A.1Bayesian-Based Adaptive Bandwidth Estimator

The bandwidth is modeled [24] by the a posteriori probability density function p(s|x) of local data spread or variance s given the data (feature) point x. Let M < n (total number of data points) be the number of nearest neighbors to a data sample x _i. We can then define the pseudolikelihood

$$ P\left(s\Big|\mathbf{x}\right)=\prod_{j=1}^NP\left(s\Big|{\mathbf{x}}_{M_j}\right) $$

(10)

where \( P\left(s\Big|{\mathbf{x}}_{M_j}\right) \) is the probability of local data spread s depending on the M _j nearest neighborhood samples to \( {\mathbf{x}}_{M_j} \) and {M _j | j=1,....,N} is the set of N such neighborhoods of various sizes. The evaluation of these probabilities over the entire set of M _j is then given by

$$ P\left(s\Big|{\mathbf{x}}_{M_j}\right)={\displaystyle \int }P\left(s\Big|{M}_j,{\mathbf{x}}_{M_j}\right)P\left({M}_j\Big|{\mathbf{x}}_{M_j}\right)\ \mathrm{d}{M}_j $$

(11)

Applying Bayes rule we get

$$ P\left({M}_j\Big|{\mathbf{x}}_{M_j}\right)=\frac{P\left({\mathbf{x}}_{M_j}\Big|{M}_j\right)P\left({M}_j\right)}{P\left({\mathbf{x}}_{M_j}\right)} $$

(12)

where \( P\left({\mathbf{x}}_{M_j}\Big|{M}_j\right) \) is the probability of the data sample \( {\mathbf{x}}_{M_j} \) given the M _j nearest neighborhood. Hereinafter, P(M _j ) is considered to have uniform distribution on the interval [M ₁, M ₂]. Several values are selected for M _j in this interval according to

$$ {M}_j = {M}_1+j\frac{M_2-{M}_1}{N} $$

(13)

For a given M _j , the local variance s _j is computed as

$$ {s}_j=\frac{{\displaystyle {\sum}_{l=1}^{M_j}}\parallel {\mathbf{x}}_{i,l}-{\mathbf{x}}_i{\parallel}^2}{M_j-1}\kern1.25em i=1,2\dots ..\ n\kern1em j=1,2,\dots N $$

(14)

where x _i,j is the lth nearest neighbor to the data point x _i . The distribution of variances is modeled as the Gamma distribution defined as

$$ p\left(s\Big|\alpha, \beta \right)=\frac{\beta^{\alpha }{s}^{\alpha -1}}{\Gamma \left(\alpha \right)}{e}^{-\beta s}\kern1.25em s\ge 0\kern1em \alpha, \beta >0 $$

(15)

where

$$ \varGamma (t)={\displaystyle \underset{0}{\overset{\infty }{\int }}}{r}^{t-1}{e}^{-r}\mathrm{d}r $$

(16)

is the Gamma function, and α and β define the shape and the scale of the Gamma distribution, respectively.

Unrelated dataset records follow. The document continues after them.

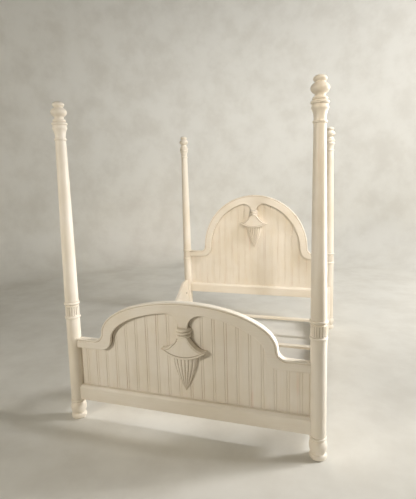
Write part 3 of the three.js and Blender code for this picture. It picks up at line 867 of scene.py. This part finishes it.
def pocket_cutters(side, sides=40):
    """The round pockets for the barrel nuts, bored into the rail's inner face near its ends."""
    inner_face = side * (POST_X - RAIL_HALF)
    start, end = inner_face - side, inner_face + side * POCKET_DEPTH
    angles = np.arange(sides) * 2 * math.pi / sides
    circle = POCKET_R * np.stack([np.cos(angles), np.sin(angles)], 1)
    return [
        loft([np.insert(circle + (y, BOLT_Z), 0, x, axis=1) for x in (start, end)])
        for y in (-NUT_Y, NUT_Y)
    ]


def batten_shape(node, ease, stations=25):
    """A straight batten that fills its CAD node's box, with eased edges and ends."""
    low, high = box_mm(node)
    axis = int(np.argmax(high - low))
    a, b = [i for i in range(3) if i != axis]
    middle = [(low[i] + high[i]) / 2 for i in range(3)]
    outline = rounded([
        (middle[a], low[b]), (high[a], low[b]), (high[a], high[b]), (low[a], high[b]), (low[a], low[b]),
        (middle[a], low[b]),
    ], ease, steps=6)[:-1]
    outline = refined(outline, spacing=0.9)
    centre = np.array([middle[a], middle[b]])
    loops = []
    for share in np.linspace(0, 1, stations):
        loops.append(batten_loop(outline, axis, low[axis] * (1 - share) + high[axis] * share))
    end_face = centre + (outline - centre) * END_SHRINK
    loops.insert(0, batten_loop(end_face, axis, low[axis]))
    loops.append(batten_loop(end_face, axis, high[axis]))
    loops[1][:, axis] += END_EASE
    loops[-2][:, axis] -= END_EASE
    return loft(loops)


def batten_loop(outline, axis, along):
    return np.insert(outline, axis, along, axis=1)


def nut_shape(node):
    """A barrel nut: a short plug with a rounded rim, lying along X."""
    low, high = box_mm(node)
    centre = (low + high) / 2
    half = (high[0] - low[0]) / 2
    profile = rounded([(0, -half), (NUT_R, -half), (NUT_R, half), (0, half)], radius=0.16, steps=6)
    upright = lathe(profile, 48)
    lying = Shape(upright.vertices[:, [2, 0, 1]], upright.faces)
    return lying.moved(centre)


def nut_slot(node, side):
    """The screwdriver slot in the nut's inner face."""
    low, high = box_mm(node)
    _, y, z = (low + high) / 2
    face = low[0] if side > 0 else high[0]
    start, end = sorted((face - side * 0.5, face + side * NUT_SLOT_DEPTH))
    left, right = y - NUT_SLOT_HALF, y + NUT_SLOT_HALF
    bottom, top = z - 2 * NUT_R, z + 2 * NUT_R
    loop = np.array([(left, bottom), (right, bottom), (right, top), (left, top)])
    return loft([np.insert(loop, 0, x, axis=1) for x in (start, end)])


# --------------------------------------------------------------- materials


def srgb(code):
    """A linear colour from its usual hex code."""
    values = [int(code[i:i + 2], 16) / 255 for i in (1, 3, 5)]
    return tuple(v / 12.92 if v <= 0.04045 else ((v + 0.055) / 1.055) ** 2.4 for v in values) + (1.0,)


# A Mix node's colour sockets share their names with its other sockets, so they go by number.
MIX_A = 6
MIX_B = 7
MIX_RESULT = 2


class Nodes:
    """Adds nodes to one material, and joins their sockets."""

    def __init__(self, name):
        self.material = bpy.data.materials.new(name)
        self.material.use_nodes = True
        self.tree = self.material.node_tree
        self.shader = self.tree.nodes["Principled BSDF"]

    def add(self, kind, inputs=(), **settings):
        node = self.tree.nodes.new(kind)
        for key, value in settings.items():
            setattr(node, key, value)
        for key, value in dict(inputs).items():
            self.set(node.inputs[key], value)
        return node

    def set(self, socket, value):
        """Joins an input to another node's output, or gives it a constant."""
        if isinstance(value, bpy.types.NodeSocket):
            self.tree.links.new(value, socket)
        else:
            socket.default_value = value

    def place(self, scale=(1, 1, 1)):
        """The object's own coordinates, stretched by a scale along each axis."""
        coordinates = self.add("ShaderNodeTexCoord").outputs["Object"]
        return self.add("ShaderNodeMapping", {"Vector": coordinates, "Scale": scale}).outputs["Vector"]

    def noise(self, vector, scale, detail=4.0, rough=0.55, distortion=0.0):
        node = self.add("ShaderNodeTexNoise", {
            "Vector": vector, "Scale": scale, "Detail": detail, "Roughness": rough,
            "Distortion": distortion,
        })
        return node.outputs["Fac"]

    def step(self, value, low, high, start=0.0, end=1.0):
        """Eases from start to end as value goes from low to high."""
        node = self.add("ShaderNodeMapRange", {
            "Value": value, "From Min": low, "From Max": high, "To Min": start, "To Max": end,
        }, interpolation_type="SMOOTHSTEP")
        return node.outputs["Result"]

    def maths(self, operation, a, b):
        """The result of a Math node, such as an ADD or a MAXIMUM."""
        node = self.add("ShaderNodeMath", operation=operation)
        self.set(node.inputs[0], a)
        self.set(node.inputs[1], b)
        return node.outputs["Value"]

    def times(self, a, b):
        return self.maths("MULTIPLY", a, b)

    def mix(self, factor, a, b):
        node = self.add("ShaderNodeMix", data_type="RGBA", blend_type="MIX")
        self.set(node.inputs["Factor"], factor)
        self.set(node.inputs[MIX_A], a)
        self.set(node.inputs[MIX_B], b)
        return node.outputs[MIX_RESULT]

    def edge(self):
        """The value that mark_edges stored: above 0 on edges, below 0 in corners."""
        return self.add("ShaderNodeAttribute", attribute_name="edge").outputs["Fac"]

    def bump(self, height, distance, strength=1.0, normal=None):
        inputs = {"Height": height, "Distance": distance, "Strength": strength}
        if normal is not None:
            inputs["Normal"] = normal
        return self.add("ShaderNodeBump", inputs).outputs["Normal"]

    def finish(self, colour, roughness, normal):
        self.set(self.shader.inputs["Base Color"], colour)
        self.set(self.shader.inputs["Roughness"], roughness)
        self.set(self.shader.inputs["Normal"], normal)
        return self.material


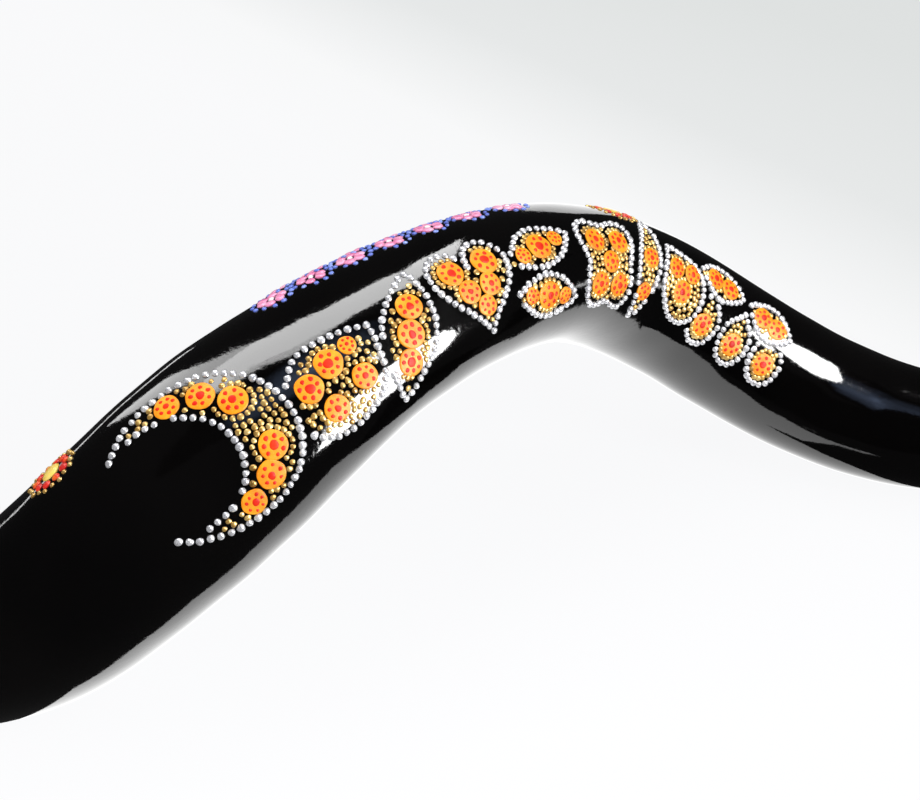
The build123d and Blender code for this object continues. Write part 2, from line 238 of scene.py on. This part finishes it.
def build_horn():
    loop = horn_rings()
    verts = np.concatenate([to_row(points) for points, _, _ in loop])
    faces, places = [], []
    count = len(loop)
    for i in range(count):
        j = (i + 1) % count
        run, next_run = loop[i][1] * 0.001, loop[j][1] * 0.001
        for k in range(ROUND):
            m = (k + 1) % ROUND
            faces.append((i * ROUND + k, i * ROUND + m, j * ROUND + m, j * ROUND + k))
            low, high = k / ROUND, (k + 1) / ROUND
            places += [low, run, high, run, high, next_run, low, next_run]
    ob = mesh_piece("painted_horn", verts, faces)
    me = ob.data
    uv = me.uv_layers.new(name="round_and_along")
    uv.data.foreach_set("uv", places)
    deep = me.attributes.new("depth_inside", "FLOAT", "POINT")
    deep.data.foreach_set("value", np.repeat([d for _, _, d in loop], ROUND))
    bm = bmesh.new()
    bm.from_mesh(me)
    if bm.calc_volume(signed=True) < 0:
        bmesh.ops.reverse_faces(bm, faces=bm.faces)
        bm.to_mesh(me)
    bm.free()
    return ob


# ---------------------------------------------------------------- dried paint
horn = build_horn()
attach(horn, "root")
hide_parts("horn_body")
skin = BVHTree.FromObject(horn, bpy.context.evaluated_depsgraph_get())
AXIS_LINE = to_row(centre(np.linspace(AXIS[0], AXIS[-1], 1500)))


def islands(node):
    """The separate solids of a CAD node, each as its points."""
    bm = bmesh.new()
    bm.from_mesh(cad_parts[node].data)
    bmesh.ops.remove_doubles(bm, verts=bm.verts, dist=1e-6)
    seen, found = set(), []
    for start in bm.verts:
        if start in seen:
            continue
        seen.add(start)
        group, todo = [], [start]
        while todo:
            v = todo.pop()
            group.append(v.co.copy())
            for e in v.link_edges:
                o = e.other_vert(v)
                if o not in seen:
                    seen.add(o)
                    todo.append(o)
        found.append(np.array(group))
    bm.free()
    return found


def seat(point):
    """Nearest place on the skin, with the skin's normal and two directions in it."""
    spot, normal, _, _ = skin.find_nearest(Vector(point))
    near = int(((AXIS_LINE - np.array(spot)) ** 2).sum(1).argmin())
    near = min(max(near, 1), len(AXIS_LINE) - 2)
    along = Vector(AXIS_LINE[near + 1] - AXIS_LINE[near - 1])
    if normal.dot(spot - Vector(AXIS_LINE[near])) < 0:
        normal = -normal
    along = (along - normal * along.dot(normal)).normalized()
    return spot, normal, along, normal.cross(along)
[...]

These parameters are estimated using the maximum likelihood approach [24]. The estimate of the adaptive bandwidth is identically the mean of this distribution, i.e.,

$$ \hat{h}\ \left({\mathbf{x}}_i\right)=\hat{\alpha}\hat{\beta}\kern1.25em i=1,2,\dots n $$

(17)